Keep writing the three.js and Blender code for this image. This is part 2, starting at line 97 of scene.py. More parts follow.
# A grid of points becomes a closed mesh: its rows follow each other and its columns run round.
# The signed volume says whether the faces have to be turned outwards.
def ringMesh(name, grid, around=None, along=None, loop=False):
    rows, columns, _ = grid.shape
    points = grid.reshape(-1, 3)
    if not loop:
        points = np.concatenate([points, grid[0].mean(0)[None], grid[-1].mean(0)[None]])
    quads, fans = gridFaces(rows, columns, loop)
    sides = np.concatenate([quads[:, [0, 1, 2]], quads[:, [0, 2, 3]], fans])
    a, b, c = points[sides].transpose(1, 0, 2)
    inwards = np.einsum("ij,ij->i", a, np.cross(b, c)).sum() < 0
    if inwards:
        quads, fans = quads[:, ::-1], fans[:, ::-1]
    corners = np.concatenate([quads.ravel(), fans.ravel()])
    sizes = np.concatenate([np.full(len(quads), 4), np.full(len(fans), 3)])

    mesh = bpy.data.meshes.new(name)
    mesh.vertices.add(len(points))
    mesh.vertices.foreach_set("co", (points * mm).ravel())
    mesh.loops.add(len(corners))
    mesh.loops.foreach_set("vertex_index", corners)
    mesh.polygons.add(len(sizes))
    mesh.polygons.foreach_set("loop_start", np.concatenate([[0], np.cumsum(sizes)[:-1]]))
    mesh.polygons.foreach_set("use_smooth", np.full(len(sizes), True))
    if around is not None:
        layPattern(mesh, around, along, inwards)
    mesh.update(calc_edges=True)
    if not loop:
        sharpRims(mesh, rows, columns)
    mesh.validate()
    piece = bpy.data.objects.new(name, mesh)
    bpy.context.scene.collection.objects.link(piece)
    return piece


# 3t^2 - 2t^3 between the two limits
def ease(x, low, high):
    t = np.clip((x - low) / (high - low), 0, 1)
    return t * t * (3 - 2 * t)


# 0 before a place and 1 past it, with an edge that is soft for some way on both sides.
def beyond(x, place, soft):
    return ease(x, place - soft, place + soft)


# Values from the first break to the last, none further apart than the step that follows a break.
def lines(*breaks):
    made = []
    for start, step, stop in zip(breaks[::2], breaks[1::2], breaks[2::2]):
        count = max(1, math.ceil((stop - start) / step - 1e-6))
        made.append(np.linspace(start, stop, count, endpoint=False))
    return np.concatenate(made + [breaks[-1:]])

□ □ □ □

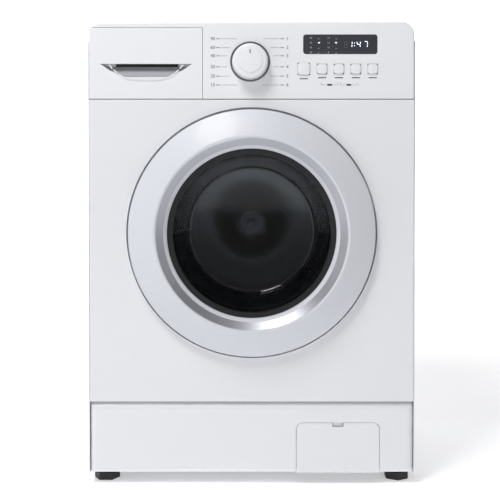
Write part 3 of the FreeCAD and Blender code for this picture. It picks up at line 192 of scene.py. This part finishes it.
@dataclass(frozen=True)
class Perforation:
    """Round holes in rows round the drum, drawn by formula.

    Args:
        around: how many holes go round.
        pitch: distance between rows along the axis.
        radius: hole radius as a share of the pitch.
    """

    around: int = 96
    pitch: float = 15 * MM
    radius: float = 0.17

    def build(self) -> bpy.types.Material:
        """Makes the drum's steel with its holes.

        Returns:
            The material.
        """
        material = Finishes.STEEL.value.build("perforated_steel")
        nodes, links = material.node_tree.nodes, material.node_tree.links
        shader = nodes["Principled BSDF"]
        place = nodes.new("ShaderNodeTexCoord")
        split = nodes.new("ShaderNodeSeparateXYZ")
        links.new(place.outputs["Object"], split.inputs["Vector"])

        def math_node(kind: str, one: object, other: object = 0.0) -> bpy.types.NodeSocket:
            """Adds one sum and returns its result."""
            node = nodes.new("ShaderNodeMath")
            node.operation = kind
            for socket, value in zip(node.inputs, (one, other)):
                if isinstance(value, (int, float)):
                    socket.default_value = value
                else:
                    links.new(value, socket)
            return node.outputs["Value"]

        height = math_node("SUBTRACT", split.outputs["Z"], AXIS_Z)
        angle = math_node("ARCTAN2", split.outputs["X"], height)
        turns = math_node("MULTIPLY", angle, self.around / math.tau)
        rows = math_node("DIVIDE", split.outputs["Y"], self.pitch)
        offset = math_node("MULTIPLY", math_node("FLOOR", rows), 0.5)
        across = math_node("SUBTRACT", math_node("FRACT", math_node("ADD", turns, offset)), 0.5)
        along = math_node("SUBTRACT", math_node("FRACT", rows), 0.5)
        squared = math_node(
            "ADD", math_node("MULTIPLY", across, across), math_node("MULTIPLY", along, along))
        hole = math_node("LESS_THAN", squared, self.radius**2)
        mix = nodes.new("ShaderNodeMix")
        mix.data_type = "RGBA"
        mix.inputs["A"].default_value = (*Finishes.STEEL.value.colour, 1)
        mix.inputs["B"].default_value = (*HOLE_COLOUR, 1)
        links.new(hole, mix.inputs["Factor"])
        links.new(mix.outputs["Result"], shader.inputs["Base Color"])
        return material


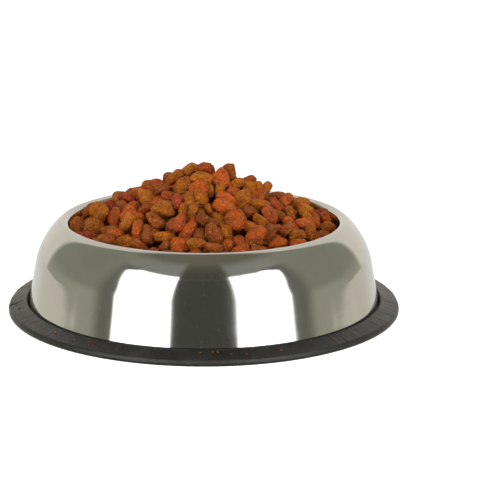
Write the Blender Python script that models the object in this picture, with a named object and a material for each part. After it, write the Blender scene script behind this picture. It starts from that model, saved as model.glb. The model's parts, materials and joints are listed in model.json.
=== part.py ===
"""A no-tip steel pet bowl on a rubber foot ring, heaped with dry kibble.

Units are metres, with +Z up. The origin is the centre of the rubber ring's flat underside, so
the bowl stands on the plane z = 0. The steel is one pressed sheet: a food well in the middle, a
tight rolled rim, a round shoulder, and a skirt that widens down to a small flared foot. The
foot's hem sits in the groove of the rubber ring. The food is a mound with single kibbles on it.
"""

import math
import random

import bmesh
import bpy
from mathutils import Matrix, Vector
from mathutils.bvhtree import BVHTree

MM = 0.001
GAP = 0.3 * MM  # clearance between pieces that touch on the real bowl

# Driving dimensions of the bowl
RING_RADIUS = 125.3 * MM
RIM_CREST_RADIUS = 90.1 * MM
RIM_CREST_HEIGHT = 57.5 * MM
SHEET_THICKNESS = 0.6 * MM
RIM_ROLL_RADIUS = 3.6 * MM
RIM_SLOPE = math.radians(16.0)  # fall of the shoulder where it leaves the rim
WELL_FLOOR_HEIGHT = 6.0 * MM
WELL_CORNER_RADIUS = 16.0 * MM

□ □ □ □

Task brief =>
Search the records for the word "code", then list every line that has it.

Task solution =>
Keep writing the three.js and Blender code for this image. This is part 2, starting at line 97 of scene.py. More parts follow.
Write part 3 of the FreeCAD and Blender code for this picture. It picks up at line 192 of scene.py. This part finishes it.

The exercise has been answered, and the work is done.